### Data extract
** begin **
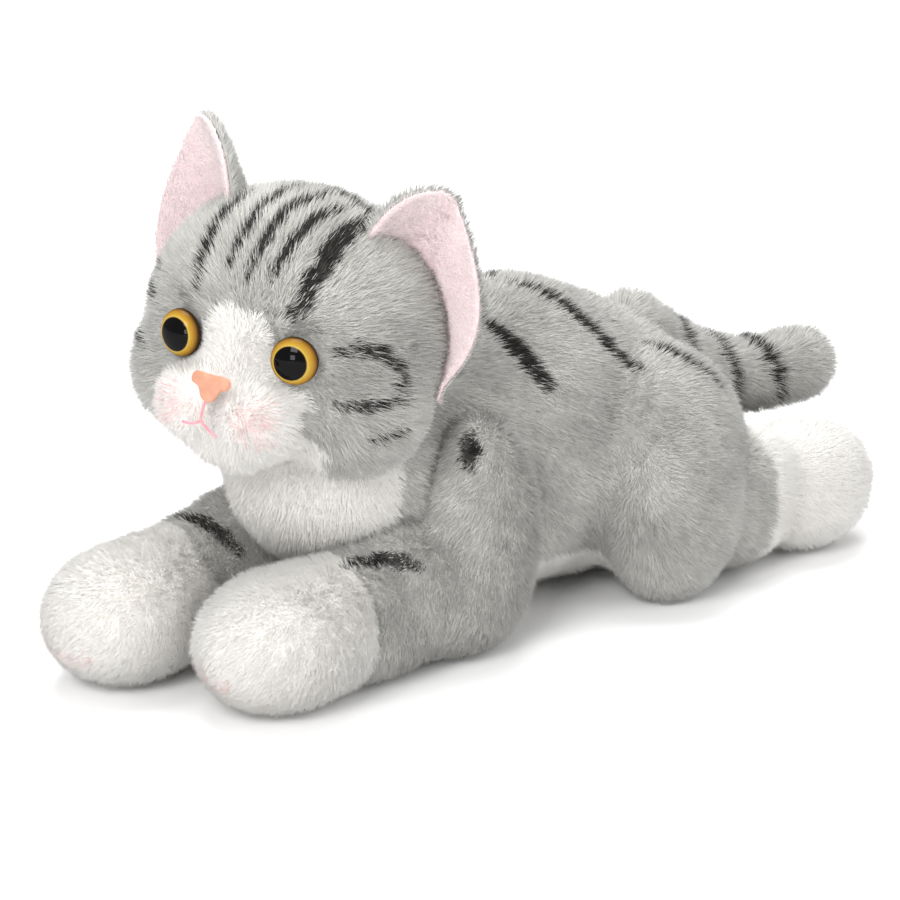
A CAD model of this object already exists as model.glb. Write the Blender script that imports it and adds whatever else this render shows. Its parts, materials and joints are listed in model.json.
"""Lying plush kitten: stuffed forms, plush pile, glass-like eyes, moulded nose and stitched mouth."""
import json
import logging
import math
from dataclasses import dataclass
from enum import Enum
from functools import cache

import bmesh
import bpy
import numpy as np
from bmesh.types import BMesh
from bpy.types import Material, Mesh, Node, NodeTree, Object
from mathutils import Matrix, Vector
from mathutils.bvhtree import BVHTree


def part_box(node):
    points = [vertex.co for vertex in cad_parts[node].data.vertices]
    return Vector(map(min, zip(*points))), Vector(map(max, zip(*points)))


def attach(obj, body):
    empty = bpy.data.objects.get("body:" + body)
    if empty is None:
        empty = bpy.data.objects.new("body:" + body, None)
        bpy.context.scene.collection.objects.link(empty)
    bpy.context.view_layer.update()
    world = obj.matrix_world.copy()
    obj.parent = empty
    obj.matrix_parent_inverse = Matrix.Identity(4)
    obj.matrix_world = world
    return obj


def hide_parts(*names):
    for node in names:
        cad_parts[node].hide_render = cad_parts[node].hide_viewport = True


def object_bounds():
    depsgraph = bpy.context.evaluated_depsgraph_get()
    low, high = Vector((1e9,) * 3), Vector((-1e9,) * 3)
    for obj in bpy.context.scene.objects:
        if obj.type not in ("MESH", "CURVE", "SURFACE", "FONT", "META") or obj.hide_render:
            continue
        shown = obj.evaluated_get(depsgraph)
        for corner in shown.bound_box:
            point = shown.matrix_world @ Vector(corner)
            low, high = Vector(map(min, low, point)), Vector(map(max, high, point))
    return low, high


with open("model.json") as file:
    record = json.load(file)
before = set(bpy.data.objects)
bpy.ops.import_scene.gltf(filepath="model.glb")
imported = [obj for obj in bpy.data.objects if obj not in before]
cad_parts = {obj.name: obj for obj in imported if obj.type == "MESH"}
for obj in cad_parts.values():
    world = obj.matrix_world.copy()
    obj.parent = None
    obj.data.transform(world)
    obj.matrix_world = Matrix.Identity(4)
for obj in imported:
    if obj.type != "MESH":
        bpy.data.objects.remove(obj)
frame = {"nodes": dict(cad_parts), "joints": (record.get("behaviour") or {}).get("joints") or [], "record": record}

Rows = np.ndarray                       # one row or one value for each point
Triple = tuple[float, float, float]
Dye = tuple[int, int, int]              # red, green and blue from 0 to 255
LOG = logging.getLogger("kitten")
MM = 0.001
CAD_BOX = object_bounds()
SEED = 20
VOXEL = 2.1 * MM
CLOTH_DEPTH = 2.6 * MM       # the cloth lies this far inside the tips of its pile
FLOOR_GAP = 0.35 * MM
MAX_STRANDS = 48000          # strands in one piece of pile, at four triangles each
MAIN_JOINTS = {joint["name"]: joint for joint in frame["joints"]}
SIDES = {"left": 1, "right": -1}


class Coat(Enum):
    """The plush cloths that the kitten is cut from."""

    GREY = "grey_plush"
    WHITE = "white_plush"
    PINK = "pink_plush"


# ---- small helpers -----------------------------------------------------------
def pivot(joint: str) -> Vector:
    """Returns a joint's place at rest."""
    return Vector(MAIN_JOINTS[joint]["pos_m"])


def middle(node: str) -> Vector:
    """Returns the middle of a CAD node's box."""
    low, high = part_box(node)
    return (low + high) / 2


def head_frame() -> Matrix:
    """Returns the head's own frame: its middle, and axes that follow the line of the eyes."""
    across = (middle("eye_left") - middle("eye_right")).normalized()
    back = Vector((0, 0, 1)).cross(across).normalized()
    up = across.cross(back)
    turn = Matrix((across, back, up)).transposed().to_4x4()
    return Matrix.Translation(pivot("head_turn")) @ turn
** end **
### Set task
Repeat every line of the material exactly as given.

### Exercise answer
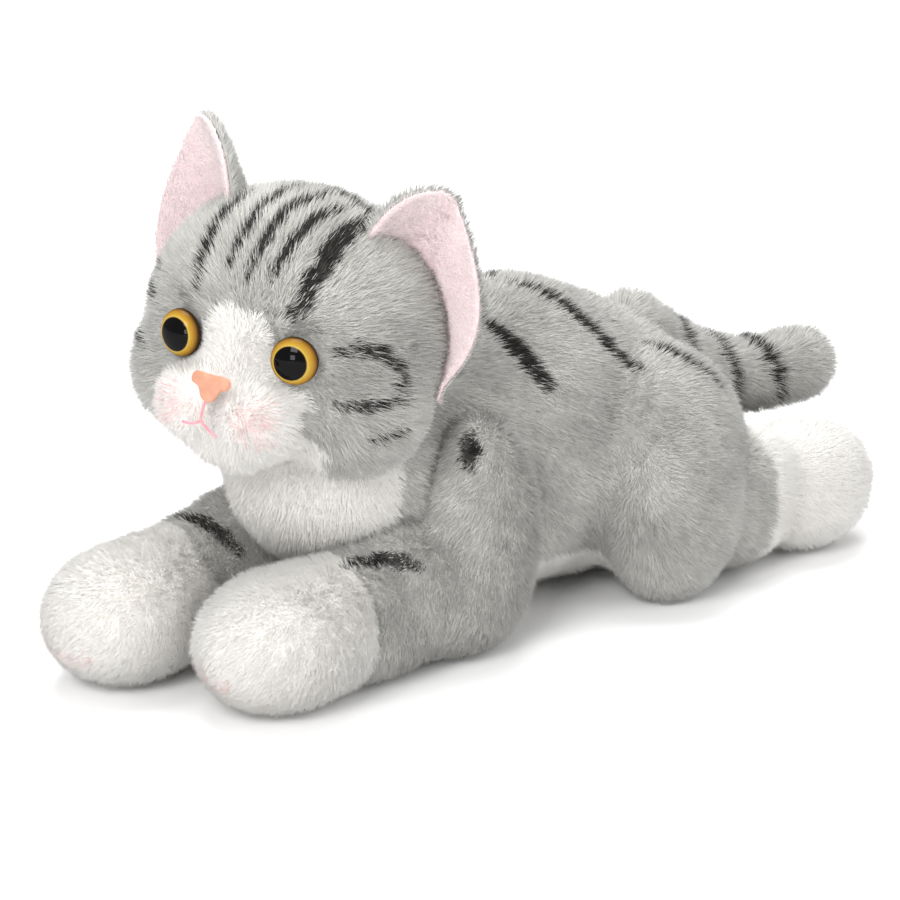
A CAD model of this object already exists as model.glb. Write the Blender script that imports it and adds whatever else this render shows. Its parts, materials and joints are listed in model.json.
"""Lying plush kitten: stuffed forms, plush pile, glass-like eyes, moulded nose and stitched mouth."""
import json
import logging
import math
from dataclasses import dataclass
from enum import Enum
from functools import cache

import bmesh
import bpy
import numpy as np
from bmesh.types import BMesh
from bpy.types import Material, Mesh, Node, NodeTree, Object
from mathutils import Matrix, Vector
from mathutils.bvhtree import BVHTree


def part_box(node):
    points = [vertex.co for vertex in cad_parts[node].data.vertices]
    return Vector(map(min, zip(*points))), Vector(map(max, zip(*points)))


def attach(obj, body):
    empty = bpy.data.objects.get("body:" + body)
    if empty is None:
        empty = bpy.data.objects.new("body:" + body, None)
        bpy.context.scene.collection.objects.link(empty)
    bpy.context.view_layer.update()
    world = obj.matrix_world.copy()
    obj.parent = empty
    obj.matrix_parent_inverse = Matrix.Identity(4)
    obj.matrix_world = world
    return obj


def hide_parts(*names):
    for node in names:
        cad_parts[node].hide_render = cad_parts[node].hide_viewport = True


def object_bounds():
    depsgraph = bpy.context.evaluated_depsgraph_get()
    low, high = Vector((1e9,) * 3), Vector((-1e9,) * 3)
    for obj in bpy.context.scene.objects:
        if obj.type not in ("MESH", "CURVE", "SURFACE", "FONT", "META") or obj.hide_render:
            continue
        shown = obj.evaluated_get(depsgraph)
        for corner in shown.bound_box:
            point = shown.matrix_world @ Vector(corner)
            low, high = Vector(map(min, low, point)), Vector(map(max, high, point))
    return low, high


with open("model.json") as file:
    record = json.load(file)
before = set(bpy.data.objects)
bpy.ops.import_scene.gltf(filepath="model.glb")
imported = [obj for obj in bpy.data.objects if obj not in before]
cad_parts = {obj.name: obj for obj in imported if obj.type == "MESH"}
for obj in cad_parts.values():
    world = obj.matrix_world.copy()
    obj.parent = None
    obj.data.transform(world)
    obj.matrix_world = Matrix.Identity(4)
for obj in imported:
    if obj.type != "MESH":
        bpy.data.objects.remove(obj)
frame = {"nodes": dict(cad_parts), "joints": (record.get("behaviour") or {}).get("joints") or [], "record": record}

Rows = np.ndarray                       # one row or one value for each point
Triple = tuple[float, float, float]
Dye = tuple[int, int, int]              # red, green and blue from 0 to 255
LOG = logging.getLogger("kitten")
MM = 0.001
CAD_BOX = object_bounds()
SEED = 20
VOXEL = 2.1 * MM
CLOTH_DEPTH = 2.6 * MM       # the cloth lies this far inside the tips of its pile
FLOOR_GAP = 0.35 * MM
MAX_STRANDS = 48000          # strands in one piece of pile, at four triangles each
MAIN_JOINTS = {joint["name"]: joint for joint in frame["joints"]}
SIDES = {"left": 1, "right": -1}


class Coat(Enum):
    """The plush cloths that the kitten is cut from."""

    GREY = "grey_plush"
    WHITE = "white_plush"
    PINK = "pink_plush"


# ---- small helpers -----------------------------------------------------------
def pivot(joint: str) -> Vector:
    """Returns a joint's place at rest."""
    return Vector(MAIN_JOINTS[joint]["pos_m"])


def middle(node: str) -> Vector:
    """Returns the middle of a CAD node's box."""
    low, high = part_box(node)
    return (low + high) / 2


def head_frame() -> Matrix:
    """Returns the head's own frame: its middle, and axes that follow the line of the eyes."""
    across = (middle("eye_left") - middle("eye_right")).normalized()
    back = Vector((0, 0, 1)).cross(across).normalized()
    up = across.cross(back)
    turn = Matrix((across, back, up)).transposed().to_4x4()
    return Matrix.Translation(pivot("head_turn")) @ turn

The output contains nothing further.